- [DIRECTIONS] Repeat every line below exactly, word for word.

** START DATASET CONTENT **

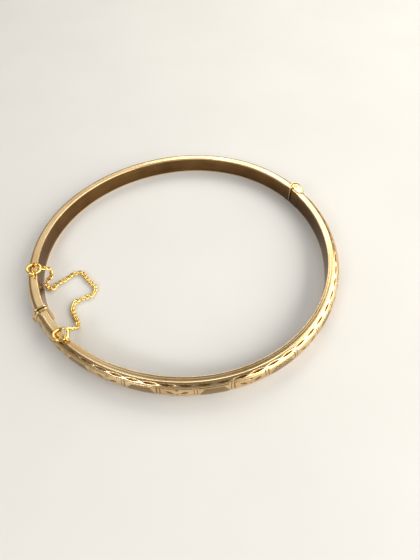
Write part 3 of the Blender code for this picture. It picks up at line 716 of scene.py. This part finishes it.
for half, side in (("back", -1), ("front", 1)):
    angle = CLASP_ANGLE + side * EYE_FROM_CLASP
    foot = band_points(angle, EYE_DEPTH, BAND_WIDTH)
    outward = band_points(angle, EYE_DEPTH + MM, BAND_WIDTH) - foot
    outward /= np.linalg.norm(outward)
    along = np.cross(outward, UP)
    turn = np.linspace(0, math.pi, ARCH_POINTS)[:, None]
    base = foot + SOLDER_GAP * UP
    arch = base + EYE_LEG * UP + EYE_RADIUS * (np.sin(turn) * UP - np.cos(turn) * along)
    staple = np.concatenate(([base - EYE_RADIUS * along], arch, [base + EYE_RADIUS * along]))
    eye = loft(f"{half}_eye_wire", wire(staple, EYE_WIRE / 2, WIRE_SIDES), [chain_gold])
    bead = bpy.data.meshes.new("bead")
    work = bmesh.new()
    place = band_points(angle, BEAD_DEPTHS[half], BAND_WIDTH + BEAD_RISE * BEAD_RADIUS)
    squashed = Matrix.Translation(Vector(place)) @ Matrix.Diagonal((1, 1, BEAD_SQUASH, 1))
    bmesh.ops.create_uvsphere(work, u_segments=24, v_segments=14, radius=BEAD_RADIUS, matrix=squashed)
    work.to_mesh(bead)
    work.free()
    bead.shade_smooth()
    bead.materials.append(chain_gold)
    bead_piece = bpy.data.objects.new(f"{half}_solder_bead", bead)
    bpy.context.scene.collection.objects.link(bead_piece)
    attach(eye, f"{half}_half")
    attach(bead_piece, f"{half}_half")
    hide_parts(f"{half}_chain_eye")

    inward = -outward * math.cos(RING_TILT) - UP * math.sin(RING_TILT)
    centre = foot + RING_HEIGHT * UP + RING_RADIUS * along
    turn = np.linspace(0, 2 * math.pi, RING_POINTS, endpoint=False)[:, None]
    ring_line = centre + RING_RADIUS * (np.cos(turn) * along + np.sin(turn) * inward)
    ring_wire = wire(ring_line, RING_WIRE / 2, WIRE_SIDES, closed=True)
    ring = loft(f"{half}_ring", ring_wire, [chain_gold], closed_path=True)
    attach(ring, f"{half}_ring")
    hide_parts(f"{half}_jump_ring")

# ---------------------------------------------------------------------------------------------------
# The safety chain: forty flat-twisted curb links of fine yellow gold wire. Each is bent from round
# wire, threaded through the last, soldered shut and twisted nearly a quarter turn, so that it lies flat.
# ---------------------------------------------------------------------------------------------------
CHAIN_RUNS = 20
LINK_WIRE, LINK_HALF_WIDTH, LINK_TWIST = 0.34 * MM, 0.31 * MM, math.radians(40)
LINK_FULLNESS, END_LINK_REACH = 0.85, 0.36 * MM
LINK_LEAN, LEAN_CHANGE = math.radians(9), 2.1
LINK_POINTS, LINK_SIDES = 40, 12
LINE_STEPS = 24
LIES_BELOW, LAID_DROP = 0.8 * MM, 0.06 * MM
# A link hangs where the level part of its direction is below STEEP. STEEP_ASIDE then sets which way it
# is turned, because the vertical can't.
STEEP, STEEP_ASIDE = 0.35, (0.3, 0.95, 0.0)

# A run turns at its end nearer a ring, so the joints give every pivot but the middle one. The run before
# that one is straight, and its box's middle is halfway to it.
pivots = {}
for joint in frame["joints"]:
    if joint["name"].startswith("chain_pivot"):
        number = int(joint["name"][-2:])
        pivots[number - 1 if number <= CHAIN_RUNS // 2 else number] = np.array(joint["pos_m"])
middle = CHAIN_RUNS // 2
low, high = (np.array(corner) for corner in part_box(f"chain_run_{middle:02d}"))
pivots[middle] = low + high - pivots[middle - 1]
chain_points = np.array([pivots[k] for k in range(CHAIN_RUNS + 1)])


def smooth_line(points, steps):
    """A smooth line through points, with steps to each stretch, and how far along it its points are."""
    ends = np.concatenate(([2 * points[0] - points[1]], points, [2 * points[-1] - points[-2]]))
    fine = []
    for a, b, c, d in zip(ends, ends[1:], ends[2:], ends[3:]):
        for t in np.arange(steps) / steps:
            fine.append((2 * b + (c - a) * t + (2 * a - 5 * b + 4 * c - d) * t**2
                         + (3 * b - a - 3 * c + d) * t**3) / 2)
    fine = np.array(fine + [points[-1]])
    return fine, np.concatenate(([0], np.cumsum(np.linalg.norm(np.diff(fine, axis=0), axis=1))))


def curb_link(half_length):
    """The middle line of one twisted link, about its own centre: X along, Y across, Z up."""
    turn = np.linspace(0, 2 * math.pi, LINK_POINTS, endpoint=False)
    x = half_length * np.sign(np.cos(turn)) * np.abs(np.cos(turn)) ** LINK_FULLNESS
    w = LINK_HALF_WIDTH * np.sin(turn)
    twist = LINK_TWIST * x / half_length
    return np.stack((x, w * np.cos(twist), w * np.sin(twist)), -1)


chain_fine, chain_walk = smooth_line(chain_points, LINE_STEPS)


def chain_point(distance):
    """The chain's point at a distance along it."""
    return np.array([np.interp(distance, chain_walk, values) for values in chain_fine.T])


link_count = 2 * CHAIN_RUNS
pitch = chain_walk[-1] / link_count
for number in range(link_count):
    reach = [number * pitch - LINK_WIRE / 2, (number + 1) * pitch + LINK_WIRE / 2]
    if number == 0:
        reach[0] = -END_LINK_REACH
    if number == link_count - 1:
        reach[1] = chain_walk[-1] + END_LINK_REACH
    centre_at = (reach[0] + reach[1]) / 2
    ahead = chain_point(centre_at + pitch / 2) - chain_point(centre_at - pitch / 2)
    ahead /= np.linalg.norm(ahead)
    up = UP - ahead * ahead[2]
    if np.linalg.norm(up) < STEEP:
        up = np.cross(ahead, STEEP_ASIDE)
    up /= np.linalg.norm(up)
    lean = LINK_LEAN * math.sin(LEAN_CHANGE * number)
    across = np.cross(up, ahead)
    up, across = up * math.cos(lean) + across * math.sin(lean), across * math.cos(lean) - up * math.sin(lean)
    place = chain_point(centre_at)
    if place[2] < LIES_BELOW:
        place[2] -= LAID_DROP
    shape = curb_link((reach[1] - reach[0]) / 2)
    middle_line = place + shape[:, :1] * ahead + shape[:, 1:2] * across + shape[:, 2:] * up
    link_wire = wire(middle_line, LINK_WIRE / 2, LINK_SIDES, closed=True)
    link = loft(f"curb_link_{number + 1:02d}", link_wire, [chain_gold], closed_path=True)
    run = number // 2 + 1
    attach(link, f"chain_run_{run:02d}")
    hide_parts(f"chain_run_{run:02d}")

** END DATASET CONTENT **

- [EXPECTED ANSWER]
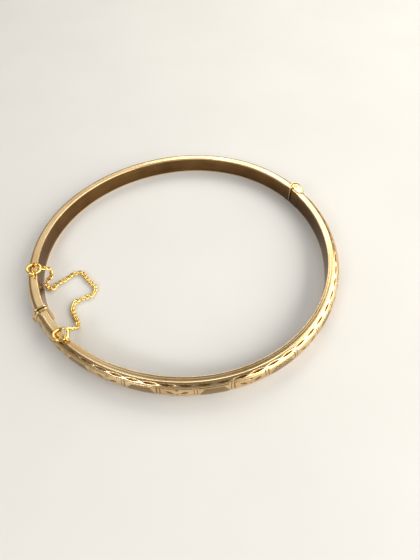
Write part 3 of the Blender code for this picture. It picks up at line 716 of scene.py. This part finishes it.
for half, side in (("back", -1), ("front", 1)):
    angle = CLASP_ANGLE + side * EYE_FROM_CLASP
    foot = band_points(angle, EYE_DEPTH, BAND_WIDTH)
    outward = band_points(angle, EYE_DEPTH + MM, BAND_WIDTH) - foot
    outward /= np.linalg.norm(outward)
    along = np.cross(outward, UP)
    turn = np.linspace(0, math.pi, ARCH_POINTS)[:, None]
    base = foot + SOLDER_GAP * UP
    arch = base + EYE_LEG * UP + EYE_RADIUS * (np.sin(turn) * UP - np.cos(turn) * along)
    staple = np.concatenate(([base - EYE_RADIUS * along], arch, [base + EYE_RADIUS * along]))
    eye = loft(f"{half}_eye_wire", wire(staple, EYE_WIRE / 2, WIRE_SIDES), [chain_gold])
    bead = bpy.data.meshes.new("bead")
    work = bmesh.new()
    place = band_points(angle, BEAD_DEPTHS[half], BAND_WIDTH + BEAD_RISE * BEAD_RADIUS)
    squashed = Matrix.Translation(Vector(place)) @ Matrix.Diagonal((1, 1, BEAD_SQUASH, 1))
    bmesh.ops.create_uvsphere(work, u_segments=24, v_segments=14, radius=BEAD_RADIUS, matrix=squashed)
    work.to_mesh(bead)
    work.free()
    bead.shade_smooth()
    bead.materials.append(chain_gold)
    bead_piece = bpy.data.objects.new(f"{half}_solder_bead", bead)
    bpy.context.scene.collection.objects.link(bead_piece)
    attach(eye, f"{half}_half")
    attach(bead_piece, f"{half}_half")
    hide_parts(f"{half}_chain_eye")

    inward = -outward * math.cos(RING_TILT) - UP * math.sin(RING_TILT)
    centre = foot + RING_HEIGHT * UP + RING_RADIUS * along
    turn = np.linspace(0, 2 * math.pi, RING_POINTS, endpoint=False)[:, None]
    ring_line = centre + RING_RADIUS * (np.cos(turn) * along + np.sin(turn) * inward)
    ring_wire = wire(ring_line, RING_WIRE / 2, WIRE_SIDES, closed=True)
    ring = loft(f"{half}_ring", ring_wire, [chain_gold], closed_path=True)
    attach(ring, f"{half}_ring")
    hide_parts(f"{half}_jump_ring")

# ---------------------------------------------------------------------------------------------------
# The safety chain: forty flat-twisted curb links of fine yellow gold wire. Each is bent from round
# wire, threaded through the last, soldered shut and twisted nearly a quarter turn, so that it lies flat.
# ---------------------------------------------------------------------------------------------------
CHAIN_RUNS = 20
LINK_WIRE, LINK_HALF_WIDTH, LINK_TWIST = 0.34 * MM, 0.31 * MM, math.radians(40)
LINK_FULLNESS, END_LINK_REACH = 0.85, 0.36 * MM
LINK_LEAN, LEAN_CHANGE = math.radians(9), 2.1
LINK_POINTS, LINK_SIDES = 40, 12
LINE_STEPS = 24
LIES_BELOW, LAID_DROP = 0.8 * MM, 0.06 * MM
# A link hangs where the level part of its direction is below STEEP. STEEP_ASIDE then sets which way it
# is turned, because the vertical can't.
STEEP, STEEP_ASIDE = 0.35, (0.3, 0.95, 0.0)

# A run turns at its end nearer a ring, so the joints give every pivot but the middle one. The run before
# that one is straight, and its box's middle is halfway to it.
pivots = {}
for joint in frame["joints"]:
    if joint["name"].startswith("chain_pivot"):
        number = int(joint["name"][-2:])
        pivots[number - 1 if number <= CHAIN_RUNS // 2 else number] = np.array(joint["pos_m"])
middle = CHAIN_RUNS // 2
low, high = (np.array(corner) for corner in part_box(f"chain_run_{middle:02d}"))
pivots[middle] = low + high - pivots[middle - 1]
chain_points = np.array([pivots[k] for k in range(CHAIN_RUNS + 1)])


def smooth_line(points, steps):
    """A smooth line through points, with steps to each stretch, and how far along it its points are."""
    ends = np.concatenate(([2 * points[0] - points[1]], points, [2 * points[-1] - points[-2]]))
    fine = []
    for a, b, c, d in zip(ends, ends[1:], ends[2:], ends[3:]):
        for t in np.arange(steps) / steps:
            fine.append((2 * b + (c - a) * t + (2 * a - 5 * b + 4 * c - d) * t**2
                         + (3 * b - a - 3 * c + d) * t**3) / 2)
    fine = np.array(fine + [points[-1]])
    return fine, np.concatenate(([0], np.cumsum(np.linalg.norm(np.diff(fine, axis=0), axis=1))))


def curb_link(half_length):
    """The middle line of one twisted link, about its own centre: X along, Y across, Z up."""
    turn = np.linspace(0, 2 * math.pi, LINK_POINTS, endpoint=False)
    x = half_length * np.sign(np.cos(turn)) * np.abs(np.cos(turn)) ** LINK_FULLNESS
    w = LINK_HALF_WIDTH * np.sin(turn)
    twist = LINK_TWIST * x / half_length
    return np.stack((x, w * np.cos(twist), w * np.sin(twist)), -1)


chain_fine, chain_walk = smooth_line(chain_points, LINE_STEPS)


def chain_point(distance):
    """The chain's point at a distance along it."""
    return np.array([np.interp(distance, chain_walk, values) for values in chain_fine.T])


link_count = 2 * CHAIN_RUNS
pitch = chain_walk[-1] / link_count
for number in range(link_count):
    reach = [number * pitch - LINK_WIRE / 2, (number + 1) * pitch + LINK_WIRE / 2]
    if number == 0:
        reach[0] = -END_LINK_REACH
    if number == link_count - 1:
        reach[1] = chain_walk[-1] + END_LINK_REACH
    centre_at = (reach[0] + reach[1]) / 2
    ahead = chain_point(centre_at + pitch / 2) - chain_point(centre_at - pitch / 2)
    ahead /= np.linalg.norm(ahead)
    up = UP - ahead * ahead[2]
    if np.linalg.norm(up) < STEEP:
        up = np.cross(ahead, STEEP_ASIDE)
    up /= np.linalg.norm(up)
    lean = LINK_LEAN * math.sin(LEAN_CHANGE * number)
    across = np.cross(up, ahead)
    up, across = up * math.cos(lean) + across * math.sin(lean), across * math.cos(lean) - up * math.sin(lean)
    place = chain_point(centre_at)
    if place[2] < LIES_BELOW:
        place[2] -= LAID_DROP
    shape = curb_link((reach[1] - reach[0]) / 2)
    middle_line = place + shape[:, :1] * ahead + shape[:, 1:2] * across + shape[:, 2:] * up
    link_wire = wire(middle_line, LINK_WIRE / 2, LINK_SIDES, closed=True)
    link = loft(f"curb_link_{number + 1:02d}", link_wire, [chain_gold], closed_path=True)
    run = number // 2 + 1
    attach(link, f"chain_run_{run:02d}")
    hide_parts(f"chain_run_{run:02d}")